Each day, as I slave over making my kids a nutritrious lunch (Cheetos! Lunchables! Yogurt Tubes!), I think wistfully of the cafeteria, an institution that gave my mom the extra time each day for her to put an extra ice cube in her gin and spray an extra layer of Aqua-net on her feathered bangs. The lucky bitch.

Check out School Menu and its parental counterpart Family Everyday, two sites that work together with School Food Services Directors to provide and promote healthy eating and physical fitness for kids and their parents. I found I was insanely jealous going to these sites! Oh, to live in the land of cafeterias!

Sadly, It's All True

When I was a junior in high school, I had Mrs. Mitchell for AP English. EVERYONE wanted to be in her class, not for her fabulous teaching skillz or for her entertaining and easy exams. No, people wanted to be in her class because she was, oh, how can I say it? How about, easily distracted.

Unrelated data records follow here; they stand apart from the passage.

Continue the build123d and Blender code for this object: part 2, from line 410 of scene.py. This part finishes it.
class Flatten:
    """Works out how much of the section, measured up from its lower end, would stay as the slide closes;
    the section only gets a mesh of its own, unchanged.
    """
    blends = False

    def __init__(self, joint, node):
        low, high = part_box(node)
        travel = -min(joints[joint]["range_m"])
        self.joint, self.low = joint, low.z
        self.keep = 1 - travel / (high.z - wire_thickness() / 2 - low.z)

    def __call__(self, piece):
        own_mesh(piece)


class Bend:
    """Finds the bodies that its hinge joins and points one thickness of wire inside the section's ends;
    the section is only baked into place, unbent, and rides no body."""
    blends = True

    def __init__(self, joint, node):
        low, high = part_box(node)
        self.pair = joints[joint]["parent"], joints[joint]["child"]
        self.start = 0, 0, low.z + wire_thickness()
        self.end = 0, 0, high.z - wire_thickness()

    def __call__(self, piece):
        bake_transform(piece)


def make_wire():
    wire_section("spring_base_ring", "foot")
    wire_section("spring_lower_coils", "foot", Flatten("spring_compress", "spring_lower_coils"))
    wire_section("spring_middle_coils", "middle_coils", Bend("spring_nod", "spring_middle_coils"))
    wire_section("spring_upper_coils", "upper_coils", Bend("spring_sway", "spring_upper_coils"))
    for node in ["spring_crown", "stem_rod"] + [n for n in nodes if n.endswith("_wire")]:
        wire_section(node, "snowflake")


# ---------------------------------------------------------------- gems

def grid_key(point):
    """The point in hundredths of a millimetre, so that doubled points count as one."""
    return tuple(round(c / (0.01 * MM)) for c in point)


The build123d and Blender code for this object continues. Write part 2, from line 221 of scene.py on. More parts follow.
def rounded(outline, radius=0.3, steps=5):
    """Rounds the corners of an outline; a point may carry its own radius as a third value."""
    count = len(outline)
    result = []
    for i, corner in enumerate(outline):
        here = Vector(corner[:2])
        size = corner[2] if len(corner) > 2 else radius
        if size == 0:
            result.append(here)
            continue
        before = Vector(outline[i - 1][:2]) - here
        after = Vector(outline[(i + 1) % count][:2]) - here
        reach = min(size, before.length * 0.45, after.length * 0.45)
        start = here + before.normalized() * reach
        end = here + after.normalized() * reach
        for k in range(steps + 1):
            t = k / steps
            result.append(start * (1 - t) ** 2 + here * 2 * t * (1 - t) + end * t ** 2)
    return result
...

Mrs. M. was about 50 and apparently went to The Tammy Faye Baker School of Cosmetolgy. She was a tiny woman, but LORDY did she like her make-up. It must have added 10lbs. to her face. And then there was her perfume. (cough) And her stories about Mr. Mitchell who liked to play in the garage with his nuts. (hmmm) Besides rambling about her husband and grown kids, she'd also regale us about how ineffectual her garbagemen where, why she thought that her car needed a new muffler and what she thought of the principal's fake hair. To say that she was easy to side-track was like saying that teenagers have flawless skin. She'd start the class off okay, but all one of us had to do was raise our hand and ask her a question, like, "Can I go get some water?" and she'd start droning on about how the water restrictions in Reno were turning her damn lawn brown. Those selfish beaurocrats!

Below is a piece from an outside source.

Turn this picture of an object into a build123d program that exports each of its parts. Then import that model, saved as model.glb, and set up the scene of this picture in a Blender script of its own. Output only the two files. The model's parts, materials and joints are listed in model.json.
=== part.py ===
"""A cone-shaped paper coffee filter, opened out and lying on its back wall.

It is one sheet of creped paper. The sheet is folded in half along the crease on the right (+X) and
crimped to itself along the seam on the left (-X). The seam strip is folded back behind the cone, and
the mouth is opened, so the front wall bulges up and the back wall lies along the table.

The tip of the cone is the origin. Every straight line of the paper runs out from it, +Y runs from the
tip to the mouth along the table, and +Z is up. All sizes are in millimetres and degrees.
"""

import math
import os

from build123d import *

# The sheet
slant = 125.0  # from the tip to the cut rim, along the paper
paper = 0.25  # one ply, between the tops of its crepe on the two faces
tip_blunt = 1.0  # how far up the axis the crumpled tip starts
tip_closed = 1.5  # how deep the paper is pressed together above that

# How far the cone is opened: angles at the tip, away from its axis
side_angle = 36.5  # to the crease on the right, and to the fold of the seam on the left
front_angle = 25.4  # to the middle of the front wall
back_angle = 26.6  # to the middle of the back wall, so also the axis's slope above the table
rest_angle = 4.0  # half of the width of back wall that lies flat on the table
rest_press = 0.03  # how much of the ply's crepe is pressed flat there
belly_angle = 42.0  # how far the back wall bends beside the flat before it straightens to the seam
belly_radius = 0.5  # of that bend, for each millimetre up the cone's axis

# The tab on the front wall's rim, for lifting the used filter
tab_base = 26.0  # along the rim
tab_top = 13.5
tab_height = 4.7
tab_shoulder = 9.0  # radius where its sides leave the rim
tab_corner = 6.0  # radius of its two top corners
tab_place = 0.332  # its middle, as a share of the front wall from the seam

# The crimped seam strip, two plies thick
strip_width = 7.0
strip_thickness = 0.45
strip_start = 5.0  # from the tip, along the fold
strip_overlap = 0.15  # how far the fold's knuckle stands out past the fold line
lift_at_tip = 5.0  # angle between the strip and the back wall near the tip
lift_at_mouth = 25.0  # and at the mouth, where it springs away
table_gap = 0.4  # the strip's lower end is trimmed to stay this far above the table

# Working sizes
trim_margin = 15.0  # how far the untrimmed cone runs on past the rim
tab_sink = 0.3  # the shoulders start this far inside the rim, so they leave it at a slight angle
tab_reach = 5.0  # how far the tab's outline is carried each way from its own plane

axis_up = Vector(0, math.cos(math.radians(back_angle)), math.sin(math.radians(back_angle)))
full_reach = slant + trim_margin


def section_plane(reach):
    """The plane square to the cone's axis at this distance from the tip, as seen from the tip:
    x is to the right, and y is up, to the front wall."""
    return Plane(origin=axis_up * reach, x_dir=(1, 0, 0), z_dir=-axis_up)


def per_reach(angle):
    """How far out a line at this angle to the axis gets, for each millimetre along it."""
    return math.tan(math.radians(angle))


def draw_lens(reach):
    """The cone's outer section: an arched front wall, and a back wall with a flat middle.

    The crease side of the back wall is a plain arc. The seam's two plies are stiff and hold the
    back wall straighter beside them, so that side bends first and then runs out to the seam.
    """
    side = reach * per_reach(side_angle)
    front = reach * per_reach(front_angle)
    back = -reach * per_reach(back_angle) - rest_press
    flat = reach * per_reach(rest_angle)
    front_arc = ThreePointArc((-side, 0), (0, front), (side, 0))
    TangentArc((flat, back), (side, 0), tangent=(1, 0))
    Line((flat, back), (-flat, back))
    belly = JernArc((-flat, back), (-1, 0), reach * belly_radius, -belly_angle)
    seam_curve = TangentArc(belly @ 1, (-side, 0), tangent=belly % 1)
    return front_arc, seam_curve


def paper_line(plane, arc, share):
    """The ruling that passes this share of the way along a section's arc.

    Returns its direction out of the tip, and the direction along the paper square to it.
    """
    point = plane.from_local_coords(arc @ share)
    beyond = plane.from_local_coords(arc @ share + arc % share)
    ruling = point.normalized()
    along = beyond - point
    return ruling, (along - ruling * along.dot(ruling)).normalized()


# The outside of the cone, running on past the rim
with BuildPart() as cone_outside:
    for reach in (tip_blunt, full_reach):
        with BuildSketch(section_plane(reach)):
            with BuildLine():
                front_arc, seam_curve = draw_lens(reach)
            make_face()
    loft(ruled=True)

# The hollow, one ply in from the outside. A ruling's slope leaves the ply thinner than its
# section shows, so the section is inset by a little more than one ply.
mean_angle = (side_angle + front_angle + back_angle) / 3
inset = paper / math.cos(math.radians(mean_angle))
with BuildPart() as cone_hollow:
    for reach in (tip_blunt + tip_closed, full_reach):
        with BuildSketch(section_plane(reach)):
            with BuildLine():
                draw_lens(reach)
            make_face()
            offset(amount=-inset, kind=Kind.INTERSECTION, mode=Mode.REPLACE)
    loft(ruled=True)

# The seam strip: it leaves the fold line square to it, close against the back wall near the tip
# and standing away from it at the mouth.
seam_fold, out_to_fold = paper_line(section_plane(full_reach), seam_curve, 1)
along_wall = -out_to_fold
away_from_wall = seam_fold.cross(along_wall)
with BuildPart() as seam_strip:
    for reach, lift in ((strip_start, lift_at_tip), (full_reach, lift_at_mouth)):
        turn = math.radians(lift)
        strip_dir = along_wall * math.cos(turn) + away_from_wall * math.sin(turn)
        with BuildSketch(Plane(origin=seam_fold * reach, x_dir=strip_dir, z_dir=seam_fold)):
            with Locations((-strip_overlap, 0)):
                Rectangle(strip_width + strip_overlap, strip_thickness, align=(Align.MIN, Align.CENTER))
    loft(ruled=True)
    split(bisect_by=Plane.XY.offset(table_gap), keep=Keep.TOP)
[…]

In fact, Mrs. M. would talk about anything except for English, which was unfortunate for the nerds in our class (me). That year we read the most depressing book about a teenager with a tumor. A fatal one. In his brain. Written from the point of view of the TUMOR. Yeah, that's right. And it was called something really brilliant, like Jimmy's Tumor. So we'd be sent home each day to read this drivel which was determined to make us all consider suicide, because We Too, Could Die at Any Moment! We'd then arrive in class the next day and she'd ask us to get out our books because we were going to discuss how in Chapter 3, Bobby discovers that his tumor? It's staying for Thanksgiving, so pull up an extra chair.

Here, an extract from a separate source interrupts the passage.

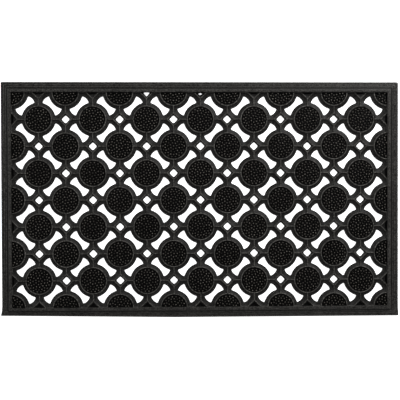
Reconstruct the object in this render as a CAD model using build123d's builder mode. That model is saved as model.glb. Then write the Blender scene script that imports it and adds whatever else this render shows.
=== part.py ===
"""Moulded rubber scraper door mat: pinned discs and open links inside a ribbed, ramped border.

The origin is the middle of the underside. +X runs along the mat, +Y to its back edge and +Z up.
The mat is one moulding. Its regions are kept as separate solids that meet face to face.
All lengths are in millimetres and all angles in degrees.
"""
from build123d import *
import math
import os

# Plan of the mat
mat_length = 750.0
border_width = 19.75
discs_along = 7
discs_across = 4
columns = 2 * discs_along + 1
rows = 2 * discs_across + 1
field_length = mat_length - 2 * border_width
site_step = field_length / (columns - 1)
field_width = site_step * (rows - 1)
mat_width = field_width + 2 * border_width

# Heights above the floor
pocket_floor = 0.8
web_top = 3.2
pad_top = 3.8
ridge_top = 5.6
bead_top = 6.2
rim_top = 8.6
pin_top = 9.0

# Round discs, the gaps between them and the necks where links join them
flange_radius = 31.1
gap_reach = 19.75
gap_corner = 2.2
gap_offset = site_step / math.sqrt(2)
neck_end = 35.0
bead_inner = 23.2
bead_outer = 26.6
bead_taper = 0.7
pad_radius = 22.6

# Pins: radius of their ring, number in the ring and angle of the first one
pin_rings = [(6.05, 7, 4.5), (11.1, 11, 16.0), (16.1, 18, 10.0), (20.1, 18, 0.0)]
pin_base_radius = 1.65
pin_tip_radius = 1.15

# Links
hole_side = 12.1
hole_corner = 2.4
ridge_side = 19.8
ridge_width = 2.2
ridge_corner = 3.0
open_pocket = (5, rows - 1)

# Border section from its outer lip inwards: distance from the edge, height
border_section = [
    (0.0, 0.0),
    (0.0, 2.2),
    (1.2, 3.0),
    (3.6, 3.2),
    (4.8, 4.6),
    (6.4, 4.7),
    (7.8, 4.2),
    (9.4, 6.0),
    (11.2, 6.1),
    (12.6, 5.6),
    (14.0, 8.2),
    (15.2, rim_top),
    (17.6, rim_top),
    (border_width, 7.6),
    (border_width, 0.0),
]

os.makedirs("parts", exist_ok=True)


def site(column, row):
    """Plan position of one disc or link, counted from the front left corner of the field."""
    return (column * site_step - field_length / 2, row * site_step - field_width / 2)


def on_edge(column, row):
    """True where the border cuts a disc or a link in half."""
    return column in (0, columns - 1) or row in (0, rows - 1)


def drain_gap():
    """Bone-shaped gap about its own centre, with the two discs beside it at -X and +X."""
    with BuildSketch() as gap:
        Circle(gap_reach)
        with Locations((gap_offset, 0), (-gap_offset, 0)):
            Circle(flange_radius, mode=Mode.SUBTRACT)
        fillet(gap.vertices(), gap_corner)
    return gap.sketch


def disc_plate(gap):
    """One round disc with its four neck stubs, its ring bead and the ribs that run out from it."""
    with BuildPart() as disc:
        with BuildSketch():
            Rectangle(2 * neck_end, 2 * neck_end)
            Rectangle(2 * gap_offset, 2 * gap_offset, rotation=45, mode=Mode.INTERSECT)
            with PolarLocations(gap_offset, 4, 45):
                add(gap, mode=Mode.SUBTRACT)
        extrude(amount=web_top)
        with BuildSketch(Plane.XY.offset(web_top)):
            Circle(bead_outer)
            Circle(bead_inner, mode=Mode.SUBTRACT)
        extrude(amount=bead_top - web_top)
        bead_rims = disc.edges().filter_by(GeomType.CIRCLE).group_by(Axis.Z)[-1]
        chamfer(bead_rims, bead_taper)
        with BuildSketch(Plane.XY.offset(web_top)):
            with PolarLocations((bead_outer + neck_end) / 2, 4):
                Rectangle(neck_end - bead_outer + bead_taper, ridge_width)
            Circle(bead_outer - bead_taper, mode=Mode.SUBTRACT)
            Rectangle(2 * neck_end, 2 * neck_end, mode=Mode.INTERSECT)
        extrude(amount=ridge_top - web_top)
    return disc.part


def pin_places():
    """Plan positions of one disc's pins about its centre."""
    places = [(0.0, 0.0)]
    for ring_radius, count, first_angle in pin_rings:
        for pin in range(count):
            angle = math.radians(first_angle + 360 / count * pin)
            places.append((ring_radius * math.cos(angle), ring_radius * math.sin(angle)))
    return places


def clear_of_border(place):
    """True where a whole pin stands inside the field."""
    x, y = place
    return abs(x) < field_length / 2 - pin_base_radius and abs(y) < field_width / 2 - pin_base_radius


def pin_field(centre):
    """The pad inside one disc's ring bead, with every tapered pin that the border leaves room for."""
    x, y = centre
    stands = [(x + across, y + up) for across, up in pin_places()]
    stands = [place for place in stands if clear_of_border(place)]
    with BuildPart() as field:
        with BuildSketch(Plane.XY.offset(web_top)):
            with Locations(centre):
                Circle(pad_radius)
            Rectangle(field_length, field_width, mode=Mode.INTERSECT)
        extrude(amount=pad_top - web_top)
        with Locations(*[(across, up, web_top) for across, up in stands]):
            Cone(
                pin_base_radius,
                pin_tip_radius,
                pin_top - web_top,
                align=(Align.CENTER, Align.CENTER, Align.MIN),
            )
    return field.part


def link_plate(gap, floor):
    """One four-armed link with its square hole and the ridge round it. A floor closes the hole."""
    arm = site_step - neck_end
    with BuildPart() as link:
        with BuildSketch():
            Rectangle(2 * arm, 2 * arm)
            with PolarLocations(gap_offset, 4, 45):
                add(gap, rotation=90, mode=Mode.SUBTRACT)
        extrude(amount=web_top)
        with BuildSketch(Plane.XY.offset(web_top)):
            RectangleRounded(ridge_side, ridge_side, ridge_corner, rotation=45)
            inner_side = ridge_side - 2 * ridge_width
            RectangleRounded(inner_side, inner_side, ridge_corner / 2, rotation=45, mode=Mode.SUBTRACT)
        extrude(amount=ridge_top - web_top)
        ridge_tip = ridge_side / math.sqrt(2) - ridge_width
        with BuildSketch(Plane.XY.offset(web_top)):
            with PolarLocations((ridge_tip + arm) / 2, 4):
                Rectangle(arm - ridge_tip, ridge_width)
        extrude(amount=ridge_top - web_top)
        with BuildSketch(Plane.XY.offset(floor)):
            RectangleRounded(hole_side, hole_side, hole_corner, rotation=45)
        extrude(amount=web_top - floor, mode=Mode.SUBTRACT)
    return link.part


def disc_row(disc, places):
    """Discs in one row, cut where the border begins."""
    with BuildPart() as discs:
        with Locations(*places):
            add(disc)
        Box(field_length, field_width, 4 * pin_top, mode=Mode.INTERSECT)
    return discs.part


def pin_row(whole_field, row):
    """Pin fields in one row. Those of whole discs are all alike."""
    with BuildPart() as fields:
        for column in range(row % 2, columns, 2):
            if on_edge(column, row):
                add(pin_field(site(column, row)))
            else:
                with Locations(site(column, row)):
                    add(whole_field)
    return fields.part


def link_row(open_link, closed_link, row):
    """Links in one row, cut where the border begins. The holes that the border cuts are closed pockets."""
    with BuildPart() as links:
        for column in range(1 - row % 2, columns, 2):
            closed = on_edge(column, row) and (column, row) != open_pocket
            with Locations(site(column, row)):
                add(closed_link if closed else open_link)
        Box(field_length, field_width, 4 * pin_top, mode=Mode.INTERSECT)
    return links.part


def border_side(along, outwards, length, distance):
    """One ribbed border strip, mitred at both ends and set that distance out from the middle."""
    start = outwards * distance
    section_plane = Plane(origin=start, x_dir=-outwards, z_dir=-outwards.cross(Vector(0, 0, 1)))
    with BuildPart() as strip:
        with BuildSketch(section_plane):
            with BuildLine():
                Polyline(*border_section, close=True)
            make_face()
        extrude(amount=length / 2, both=True)
        for end in (-1, 1):
            corner = start + along * (end * length / 2)
            split(bisect_by=Plane(origin=corner, z_dir=outwards - along * end), keep=Keep.TOP)
    return strip.part


def save(piece, name):
    """Label one sub-part and write it under its name."""
    piece.label = name
    export_step(piece, f"parts/{name}.step")


# The four sides of the border
left_to_right = Vector(1, 0, 0)
front_to_back = Vector(0, 1, 0)
border_sides = {
    "border_front": (left_to_right, -front_to_back, mat_length, mat_width / 2),
    "border_back": (left_to_right, front_to_back, mat_length, mat_width / 2),
    "border_left": (front_to_back, -left_to_right, mat_width, mat_length / 2),
    "border_right": (front_to_back, left_to_right, mat_width, mat_length / 2),
}
for name, side in border_sides.items():
    save(border_side(*side), name)

# The field, row by row from the front: discs and links take turns along it
gap = drain_gap()
disc = disc_plate(gap)
whole_field = pin_field((0, 0))
open_link = link_plate(gap, 0.0)
closed_link = link_plate(gap, pocket_floor)
for row in range(rows):
    disc_places = [site(column, row) for column in range(row % 2, columns, 2)]
    save(disc_row(disc, disc_places), f"disc_row_{row + 1}")
    save(pin_row(whole_field, row), f"pin_row_{row + 1}")
    save(link_row(open_link, closed_link, row), f"link_row_{row + 1}")
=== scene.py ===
import bpy
import bmesh
import math
from mathutils import Matrix, Vector


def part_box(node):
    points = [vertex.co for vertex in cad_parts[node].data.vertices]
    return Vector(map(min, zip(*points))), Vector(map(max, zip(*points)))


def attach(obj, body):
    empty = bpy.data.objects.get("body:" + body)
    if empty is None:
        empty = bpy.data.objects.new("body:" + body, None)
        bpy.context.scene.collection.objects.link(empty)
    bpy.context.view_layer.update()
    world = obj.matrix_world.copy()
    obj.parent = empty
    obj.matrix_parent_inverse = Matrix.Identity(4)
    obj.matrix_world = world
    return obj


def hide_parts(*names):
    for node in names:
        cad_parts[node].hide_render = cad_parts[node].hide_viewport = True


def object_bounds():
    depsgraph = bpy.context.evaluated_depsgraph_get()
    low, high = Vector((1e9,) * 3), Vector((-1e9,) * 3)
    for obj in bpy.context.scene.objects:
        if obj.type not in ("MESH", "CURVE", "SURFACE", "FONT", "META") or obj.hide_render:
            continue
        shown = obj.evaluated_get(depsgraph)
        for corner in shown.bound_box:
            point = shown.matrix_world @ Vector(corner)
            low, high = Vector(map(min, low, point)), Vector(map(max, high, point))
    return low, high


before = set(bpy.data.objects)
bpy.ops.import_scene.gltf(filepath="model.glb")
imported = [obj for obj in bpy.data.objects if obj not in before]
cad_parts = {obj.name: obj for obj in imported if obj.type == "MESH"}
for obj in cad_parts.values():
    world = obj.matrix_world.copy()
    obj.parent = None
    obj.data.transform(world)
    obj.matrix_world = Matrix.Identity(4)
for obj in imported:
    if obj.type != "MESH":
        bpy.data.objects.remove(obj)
cad_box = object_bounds()

# Plan of the mat, in metres, from the frame
MM = 0.001
TOUCHING = 0.01 * MM
ROWS = sum(1 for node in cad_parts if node.startswith("disc_row_"))
FIELD_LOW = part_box("disc_row_1")[0]
FIELD_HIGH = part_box(f"disc_row_{ROWS}")[1]
FIELD_LENGTH = FIELD_HIGH.x - FIELD_LOW.x
FIELD_WIDTH = FIELD_HIGH.y - FIELD_LOW.y
STEP = FIELD_WIDTH / (ROWS - 1)
COLUMNS = round(FIELD_LENGTH / STEP) + 1
MAT_LENGTH = cad_box[1].x - cad_box[0].x
MAT_WIDTH = cad_box[1].y - cad_box[0].y
BORDER = (MAT_LENGTH - FIELD_LENGTH) / 2

# Heights above the floor
WEB_TOP = 3.2 * MM
PAD_TOP = 2.4 * MM
RIDGE_TOP = 5.6 * MM
BEAD_TOP = 6.2 * MM
PIN_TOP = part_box("pin_row_5")[1].z

# Discs, gaps and links. A fork is where the ridge round a link's hole meets its ribs.
BEAD_RADIUS = 24.8 * MM
FLANGE_RADIUS = 31.85 * MM
GAP_REACH = 19.0 * MM
GAP_CORNER = 2.4 * MM
FORK = 12.2 * MM
HOLE_HALF_SIDE = 5.55 * MM
HOLE_CORNER = 2.2 * MM
RIDGE_HALF_WIDTH = 1.7 * MM
RIM_ROUND = 1.1 * MM
SHARP_ANGLE = math.radians(65)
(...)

But then some moron would ask Mrs. M. what she had for dinner last night and she'd launch into detailed description of Mr. M.'s awesome BBQ skills and I'd be almost quivering with rage and disgust because WHAT ABOUT TOMMY AND HIS TUMOR? TOMMY CAN'T SEE ANYMORE, BUT MR. M SURE CAN MAKE A TASTY RIB-EYE.

The next year I had a new teacher whose name I can not remember because, dude, class was at eight fucking a.m. and who is awake at that hour, really? That year we studied the works of J.R.R. Tolkien, which is just, oh, snooze. This nameless teacher was really, really into Hobbitland and all that stuff, so much so that she would come to class in costume and then ask us to come to the front of the class and recreate the scene where Gandalf and Frodo did something creepy. The whole year I sat in class and prayed. Prayed to anyone who'd listen for the teacher to NOT call my name and make me wear the horrid shedding wool cape and pretend I'm only 3'9" tall.

When I went to college, I thought, "Finally! Teachers who will actually teach something!" Until I walked into English 101 and discovered a boy-child prof who wore loosely knotted ties a-la Brenda Walsh and sometimes prefaced his lectures with "Dudes, listen up." I received back an essay from him where he'd circled the word angst and put a giant question mark next to it and wrote in red pen, Spellcheck! To which I wrote next to it, Get a Dictionary! and then a smiley face and threw it back into his inbox. ASSHOLE.

Speaking of 90210, how fab is this? If only my husband hadn't taken away my VISA, I'd totally buy it and spray it all over my bangs and surly attitude and pray that the smell would bring Brandon to my front door so we could drive off in his sweet Mustang convertible.